◆ **Short problem**
Repeat exactly the lines of the entries below from the one with "Write the OpenSCAD" through the one with "push_up = 1.2; // [0.5:0.1:2.5]", both ends included, and nothing else.

◆ **Task inputs**
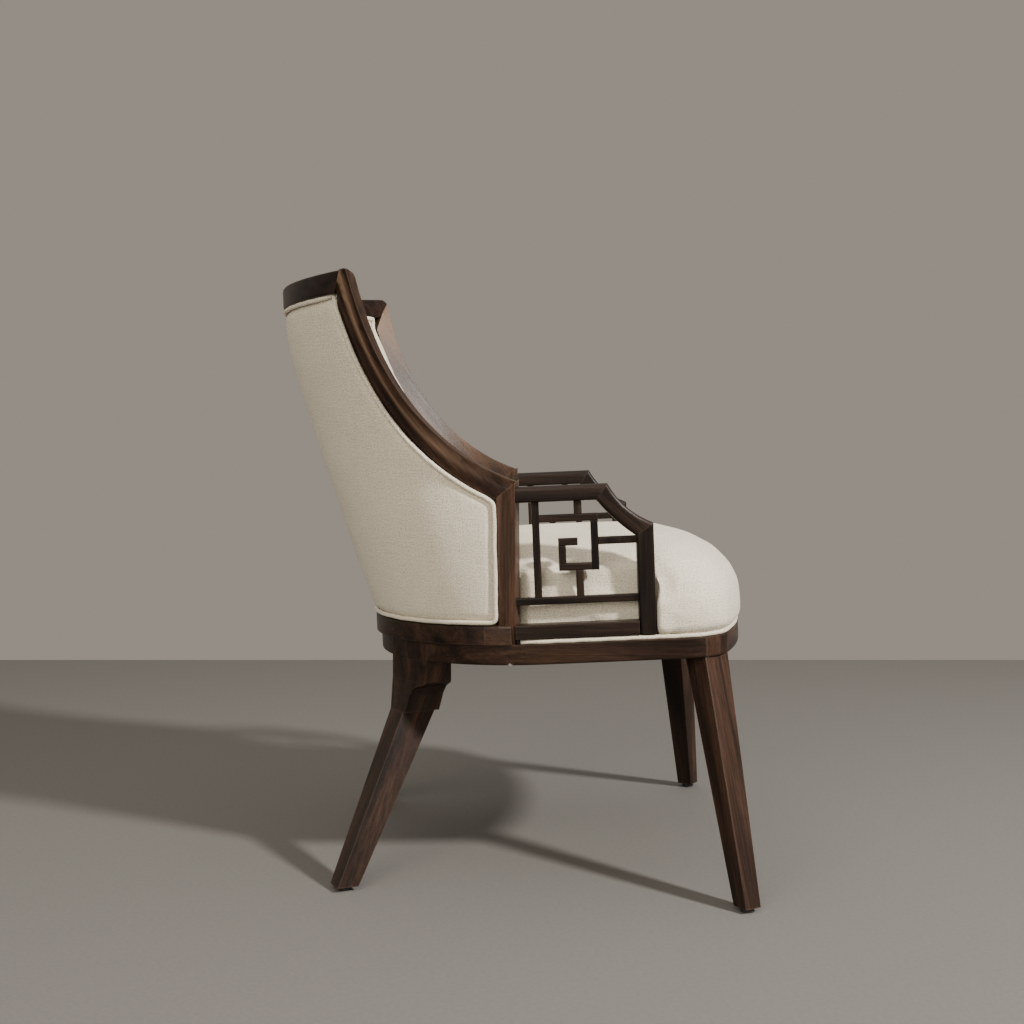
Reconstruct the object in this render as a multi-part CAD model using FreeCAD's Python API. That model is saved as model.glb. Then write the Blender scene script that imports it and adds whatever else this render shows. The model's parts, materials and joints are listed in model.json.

...

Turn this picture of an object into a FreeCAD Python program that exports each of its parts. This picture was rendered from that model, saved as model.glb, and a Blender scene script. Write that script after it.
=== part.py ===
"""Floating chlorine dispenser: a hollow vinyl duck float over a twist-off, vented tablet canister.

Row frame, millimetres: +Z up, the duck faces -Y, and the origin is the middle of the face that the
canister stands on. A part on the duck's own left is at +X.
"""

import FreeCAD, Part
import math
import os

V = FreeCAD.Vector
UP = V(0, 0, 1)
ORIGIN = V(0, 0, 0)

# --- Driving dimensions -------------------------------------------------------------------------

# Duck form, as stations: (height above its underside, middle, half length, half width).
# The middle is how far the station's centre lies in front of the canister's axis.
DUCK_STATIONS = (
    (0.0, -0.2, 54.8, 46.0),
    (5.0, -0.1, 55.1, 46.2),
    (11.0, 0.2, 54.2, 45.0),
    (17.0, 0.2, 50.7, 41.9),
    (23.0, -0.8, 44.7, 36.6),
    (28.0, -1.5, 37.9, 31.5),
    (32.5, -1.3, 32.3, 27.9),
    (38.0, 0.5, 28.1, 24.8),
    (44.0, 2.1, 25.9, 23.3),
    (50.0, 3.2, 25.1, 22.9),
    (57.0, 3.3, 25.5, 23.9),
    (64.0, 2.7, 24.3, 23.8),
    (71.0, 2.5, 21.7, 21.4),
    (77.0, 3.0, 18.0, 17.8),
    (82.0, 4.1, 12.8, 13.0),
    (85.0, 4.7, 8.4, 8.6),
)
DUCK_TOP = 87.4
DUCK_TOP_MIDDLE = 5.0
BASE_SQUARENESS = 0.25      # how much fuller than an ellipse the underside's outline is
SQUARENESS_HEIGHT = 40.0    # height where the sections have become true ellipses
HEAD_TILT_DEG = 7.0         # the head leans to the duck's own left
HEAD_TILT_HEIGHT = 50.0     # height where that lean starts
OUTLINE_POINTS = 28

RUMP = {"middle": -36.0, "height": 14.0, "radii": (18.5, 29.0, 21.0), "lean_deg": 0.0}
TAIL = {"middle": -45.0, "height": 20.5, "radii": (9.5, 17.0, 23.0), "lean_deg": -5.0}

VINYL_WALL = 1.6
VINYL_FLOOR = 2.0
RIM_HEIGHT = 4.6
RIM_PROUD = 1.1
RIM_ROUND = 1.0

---

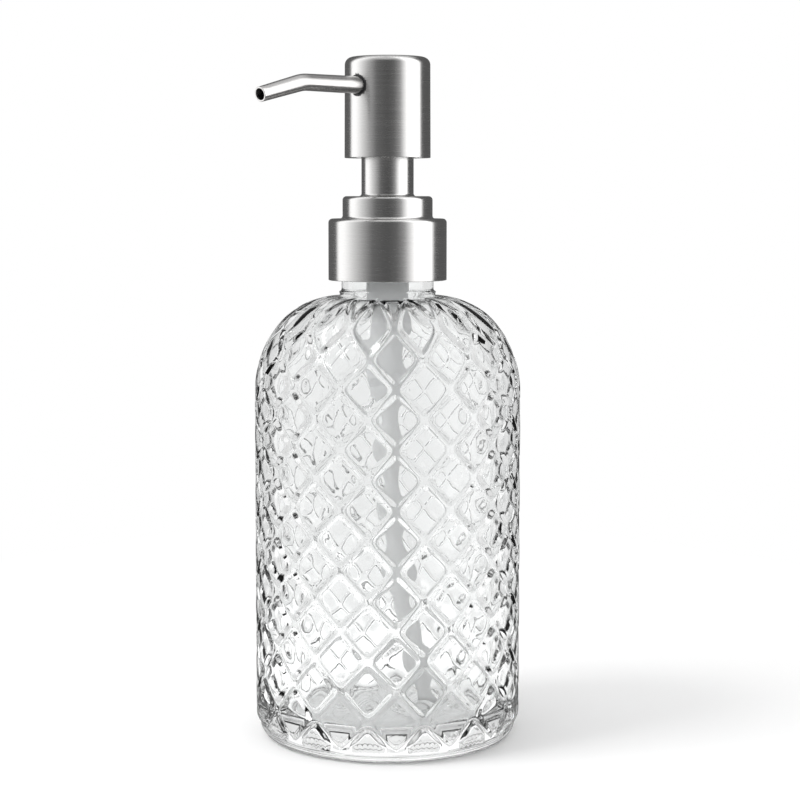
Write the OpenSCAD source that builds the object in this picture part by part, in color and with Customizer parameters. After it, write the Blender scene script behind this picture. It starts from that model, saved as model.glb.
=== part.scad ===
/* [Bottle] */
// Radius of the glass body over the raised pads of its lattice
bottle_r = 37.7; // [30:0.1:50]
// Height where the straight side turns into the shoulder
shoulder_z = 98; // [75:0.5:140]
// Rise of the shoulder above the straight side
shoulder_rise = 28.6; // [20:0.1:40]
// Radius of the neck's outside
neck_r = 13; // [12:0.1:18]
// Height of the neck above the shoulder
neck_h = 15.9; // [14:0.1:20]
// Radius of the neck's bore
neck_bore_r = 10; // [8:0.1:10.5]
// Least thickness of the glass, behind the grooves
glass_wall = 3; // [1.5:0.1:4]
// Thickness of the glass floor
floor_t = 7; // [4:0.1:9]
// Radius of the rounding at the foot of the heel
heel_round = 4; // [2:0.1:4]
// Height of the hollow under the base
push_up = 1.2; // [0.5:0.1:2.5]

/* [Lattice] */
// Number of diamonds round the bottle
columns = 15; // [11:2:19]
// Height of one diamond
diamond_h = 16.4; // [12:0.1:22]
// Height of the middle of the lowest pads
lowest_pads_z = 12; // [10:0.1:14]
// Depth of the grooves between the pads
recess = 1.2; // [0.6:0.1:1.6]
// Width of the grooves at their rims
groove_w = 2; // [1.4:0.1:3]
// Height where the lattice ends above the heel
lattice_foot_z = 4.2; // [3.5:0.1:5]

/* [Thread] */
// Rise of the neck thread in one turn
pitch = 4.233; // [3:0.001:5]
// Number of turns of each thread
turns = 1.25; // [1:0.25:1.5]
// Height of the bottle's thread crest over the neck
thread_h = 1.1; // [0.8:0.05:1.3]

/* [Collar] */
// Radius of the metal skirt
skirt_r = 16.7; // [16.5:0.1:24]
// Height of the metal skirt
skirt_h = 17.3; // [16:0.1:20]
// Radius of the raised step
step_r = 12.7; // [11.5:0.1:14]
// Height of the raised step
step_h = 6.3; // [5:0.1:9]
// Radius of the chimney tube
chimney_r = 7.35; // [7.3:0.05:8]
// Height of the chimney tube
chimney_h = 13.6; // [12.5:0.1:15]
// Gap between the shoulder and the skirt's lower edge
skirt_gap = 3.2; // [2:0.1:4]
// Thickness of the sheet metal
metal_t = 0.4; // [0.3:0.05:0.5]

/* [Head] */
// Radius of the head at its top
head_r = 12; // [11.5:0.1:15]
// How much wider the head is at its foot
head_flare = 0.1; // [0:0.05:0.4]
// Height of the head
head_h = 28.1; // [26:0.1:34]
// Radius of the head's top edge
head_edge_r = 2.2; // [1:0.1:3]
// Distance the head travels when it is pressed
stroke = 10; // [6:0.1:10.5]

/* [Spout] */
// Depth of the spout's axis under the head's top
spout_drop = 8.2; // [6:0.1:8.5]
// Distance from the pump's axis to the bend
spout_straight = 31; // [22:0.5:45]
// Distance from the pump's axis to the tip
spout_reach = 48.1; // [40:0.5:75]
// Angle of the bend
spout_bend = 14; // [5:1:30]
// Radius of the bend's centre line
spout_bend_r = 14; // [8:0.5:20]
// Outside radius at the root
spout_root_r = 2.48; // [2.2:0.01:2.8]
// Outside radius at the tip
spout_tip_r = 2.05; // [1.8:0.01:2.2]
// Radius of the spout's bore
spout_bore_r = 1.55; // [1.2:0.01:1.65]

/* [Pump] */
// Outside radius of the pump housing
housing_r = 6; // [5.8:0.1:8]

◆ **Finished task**
Write the OpenSCAD source that builds the object in this picture part by part, in color and with Customizer parameters. After it, write the Blender scene script behind this picture. It starts from that model, saved as model.glb.
=== part.scad ===
/* [Bottle] */
// Radius of the glass body over the raised pads of its lattice
bottle_r = 37.7; // [30:0.1:50]
// Height where the straight side turns into the shoulder
shoulder_z = 98; // [75:0.5:140]
// Rise of the shoulder above the straight side
shoulder_rise = 28.6; // [20:0.1:40]
// Radius of the neck's outside
neck_r = 13; // [12:0.1:18]
// Height of the neck above the shoulder
neck_h = 15.9; // [14:0.1:20]
// Radius of the neck's bore
neck_bore_r = 10; // [8:0.1:10.5]
// Least thickness of the glass, behind the grooves
glass_wall = 3; // [1.5:0.1:4]
// Thickness of the glass floor
floor_t = 7; // [4:0.1:9]
// Radius of the rounding at the foot of the heel
heel_round = 4; // [2:0.1:4]
// Height of the hollow under the base
push_up = 1.2; // [0.5:0.1:2.5]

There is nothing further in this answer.